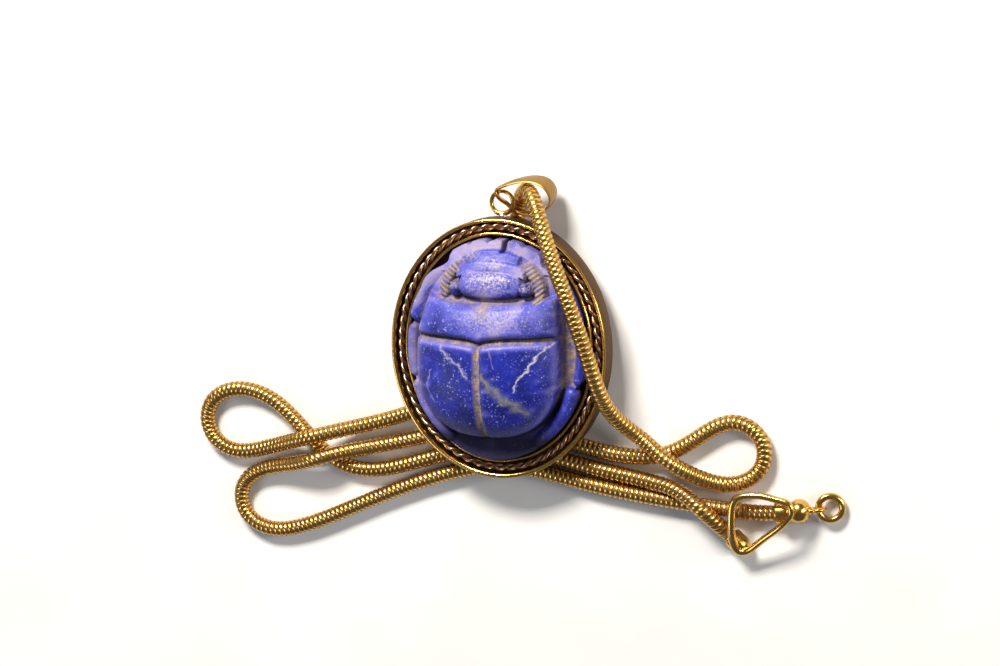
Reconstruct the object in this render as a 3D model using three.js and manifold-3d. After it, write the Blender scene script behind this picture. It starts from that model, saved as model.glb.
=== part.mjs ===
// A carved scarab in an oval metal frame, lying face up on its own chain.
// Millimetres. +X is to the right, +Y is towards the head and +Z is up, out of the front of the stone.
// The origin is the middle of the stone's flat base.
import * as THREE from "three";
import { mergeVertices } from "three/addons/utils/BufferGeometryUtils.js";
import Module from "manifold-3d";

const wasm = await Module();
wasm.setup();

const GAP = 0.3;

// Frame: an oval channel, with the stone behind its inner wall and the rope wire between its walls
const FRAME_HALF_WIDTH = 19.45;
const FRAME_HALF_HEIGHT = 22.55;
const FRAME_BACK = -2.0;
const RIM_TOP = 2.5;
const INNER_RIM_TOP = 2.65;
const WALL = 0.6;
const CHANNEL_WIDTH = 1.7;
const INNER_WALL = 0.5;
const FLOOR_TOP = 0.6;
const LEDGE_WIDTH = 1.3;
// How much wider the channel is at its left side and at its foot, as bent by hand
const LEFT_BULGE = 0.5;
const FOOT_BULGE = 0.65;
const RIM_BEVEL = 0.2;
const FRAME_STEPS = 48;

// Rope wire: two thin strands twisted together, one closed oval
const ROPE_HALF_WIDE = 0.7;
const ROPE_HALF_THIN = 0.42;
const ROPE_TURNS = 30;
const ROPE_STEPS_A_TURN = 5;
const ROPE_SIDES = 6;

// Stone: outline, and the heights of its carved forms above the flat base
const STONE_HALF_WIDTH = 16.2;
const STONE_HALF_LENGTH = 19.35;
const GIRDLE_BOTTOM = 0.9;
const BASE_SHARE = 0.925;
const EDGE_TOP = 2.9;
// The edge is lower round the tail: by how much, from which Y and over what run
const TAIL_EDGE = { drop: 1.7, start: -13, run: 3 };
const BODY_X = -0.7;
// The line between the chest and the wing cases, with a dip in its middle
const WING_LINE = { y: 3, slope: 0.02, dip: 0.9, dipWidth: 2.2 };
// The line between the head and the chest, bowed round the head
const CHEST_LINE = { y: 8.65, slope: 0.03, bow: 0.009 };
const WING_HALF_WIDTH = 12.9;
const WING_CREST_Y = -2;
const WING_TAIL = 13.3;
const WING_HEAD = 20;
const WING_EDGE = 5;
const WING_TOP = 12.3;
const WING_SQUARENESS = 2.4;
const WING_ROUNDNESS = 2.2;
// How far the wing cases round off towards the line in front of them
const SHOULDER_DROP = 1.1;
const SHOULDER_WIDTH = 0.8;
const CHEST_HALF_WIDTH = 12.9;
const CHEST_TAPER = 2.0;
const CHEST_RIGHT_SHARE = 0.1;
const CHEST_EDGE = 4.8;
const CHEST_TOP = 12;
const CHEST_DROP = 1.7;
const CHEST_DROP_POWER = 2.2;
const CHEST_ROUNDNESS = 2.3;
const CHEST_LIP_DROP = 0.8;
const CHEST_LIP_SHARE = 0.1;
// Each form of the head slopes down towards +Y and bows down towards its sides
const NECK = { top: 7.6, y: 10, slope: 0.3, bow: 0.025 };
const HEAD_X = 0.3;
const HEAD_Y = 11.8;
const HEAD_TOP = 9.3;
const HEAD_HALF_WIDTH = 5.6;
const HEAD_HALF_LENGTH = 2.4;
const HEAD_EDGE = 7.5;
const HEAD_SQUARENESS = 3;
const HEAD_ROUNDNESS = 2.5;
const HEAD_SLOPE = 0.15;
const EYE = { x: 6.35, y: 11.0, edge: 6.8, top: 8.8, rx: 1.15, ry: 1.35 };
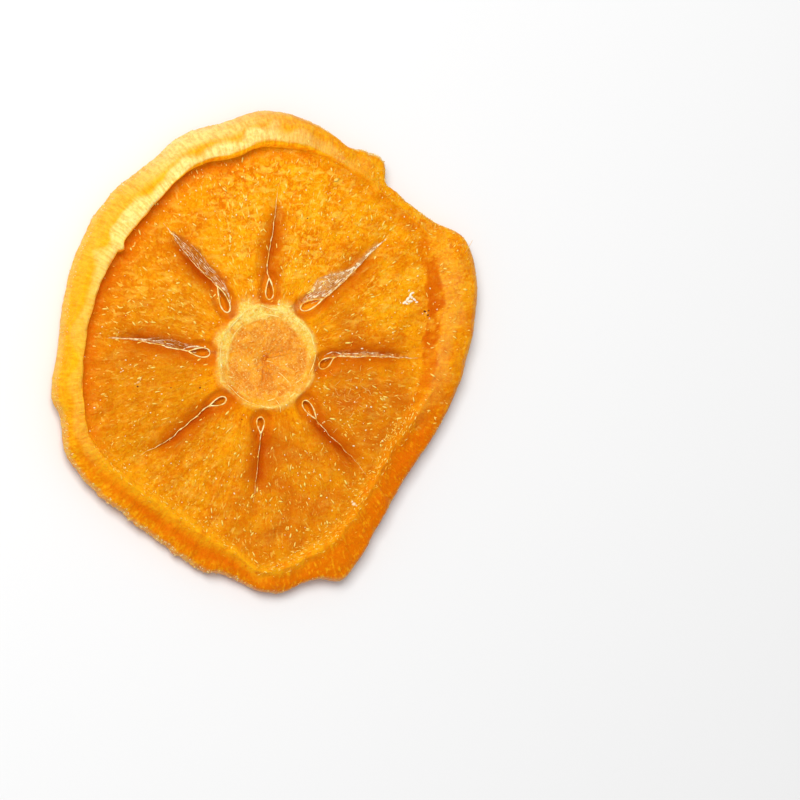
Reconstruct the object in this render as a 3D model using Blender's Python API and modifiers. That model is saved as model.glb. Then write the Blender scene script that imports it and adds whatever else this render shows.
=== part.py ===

* * *

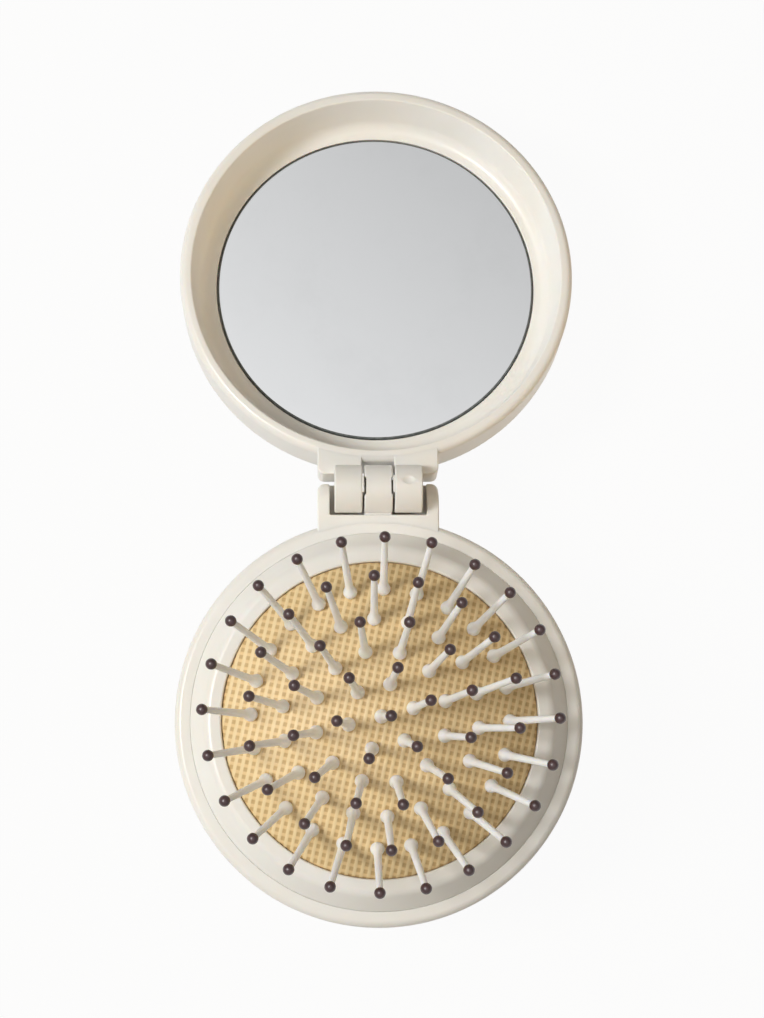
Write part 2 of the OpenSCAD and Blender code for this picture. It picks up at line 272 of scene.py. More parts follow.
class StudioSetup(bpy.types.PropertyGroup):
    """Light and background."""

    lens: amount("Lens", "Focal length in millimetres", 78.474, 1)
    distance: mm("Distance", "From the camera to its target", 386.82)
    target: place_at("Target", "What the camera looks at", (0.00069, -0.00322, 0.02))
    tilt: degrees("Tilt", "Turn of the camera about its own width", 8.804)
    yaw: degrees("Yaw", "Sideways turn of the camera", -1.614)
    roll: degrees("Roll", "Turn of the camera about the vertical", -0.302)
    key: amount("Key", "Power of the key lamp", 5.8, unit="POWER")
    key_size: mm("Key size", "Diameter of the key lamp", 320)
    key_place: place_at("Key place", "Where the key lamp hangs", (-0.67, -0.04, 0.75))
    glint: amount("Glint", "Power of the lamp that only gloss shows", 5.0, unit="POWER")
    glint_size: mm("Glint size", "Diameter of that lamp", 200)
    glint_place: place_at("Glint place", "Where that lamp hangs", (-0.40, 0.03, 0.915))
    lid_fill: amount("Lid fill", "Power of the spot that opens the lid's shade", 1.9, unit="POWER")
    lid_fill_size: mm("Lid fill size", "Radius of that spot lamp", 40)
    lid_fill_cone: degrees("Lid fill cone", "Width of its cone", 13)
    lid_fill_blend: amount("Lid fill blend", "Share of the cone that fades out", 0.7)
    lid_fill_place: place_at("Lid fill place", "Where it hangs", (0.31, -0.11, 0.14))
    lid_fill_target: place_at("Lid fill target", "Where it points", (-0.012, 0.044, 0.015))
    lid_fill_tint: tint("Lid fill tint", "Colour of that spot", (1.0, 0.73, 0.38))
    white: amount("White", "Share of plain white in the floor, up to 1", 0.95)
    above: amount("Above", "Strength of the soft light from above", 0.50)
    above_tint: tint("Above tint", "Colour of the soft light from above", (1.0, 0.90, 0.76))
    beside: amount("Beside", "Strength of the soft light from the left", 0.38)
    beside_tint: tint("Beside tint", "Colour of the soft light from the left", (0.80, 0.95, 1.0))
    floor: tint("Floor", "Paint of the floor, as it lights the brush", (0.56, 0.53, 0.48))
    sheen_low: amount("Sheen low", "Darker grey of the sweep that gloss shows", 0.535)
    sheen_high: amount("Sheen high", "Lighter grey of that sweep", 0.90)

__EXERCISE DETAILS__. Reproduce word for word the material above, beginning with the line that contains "model, saved as model.glb." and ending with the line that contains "const ROPE_SIDES = 6;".

__ANSWER__.
Reconstruct the object in this render as a 3D model using three.js and manifold-3d. After it, write the Blender scene script behind this picture. It starts from that model, saved as model.glb.
=== part.mjs ===
// A carved scarab in an oval metal frame, lying face up on its own chain.
// Millimetres. +X is to the right, +Y is towards the head and +Z is up, out of the front of the stone.
// The origin is the middle of the stone's flat base.
import * as THREE from "three";
import { mergeVertices } from "three/addons/utils/BufferGeometryUtils.js";
import Module from "manifold-3d";

const wasm = await Module();
wasm.setup();

const GAP = 0.3;

// Frame: an oval channel, with the stone behind its inner wall and the rope wire between its walls
const FRAME_HALF_WIDTH = 19.45;
const FRAME_HALF_HEIGHT = 22.55;
const FRAME_BACK = -2.0;
const RIM_TOP = 2.5;
const INNER_RIM_TOP = 2.65;
const WALL = 0.6;
const CHANNEL_WIDTH = 1.7;
const INNER_WALL = 0.5;
const FLOOR_TOP = 0.6;
const LEDGE_WIDTH = 1.3;
// How much wider the channel is at its left side and at its foot, as bent by hand
const LEFT_BULGE = 0.5;
const FOOT_BULGE = 0.65;
const RIM_BEVEL = 0.2;
const FRAME_STEPS = 48;

// Rope wire: two thin strands twisted together, one closed oval
const ROPE_HALF_WIDE = 0.7;
const ROPE_HALF_THIN = 0.42;
const ROPE_TURNS = 30;
const ROPE_STEPS_A_TURN = 5;
const ROPE_SIDES = 6;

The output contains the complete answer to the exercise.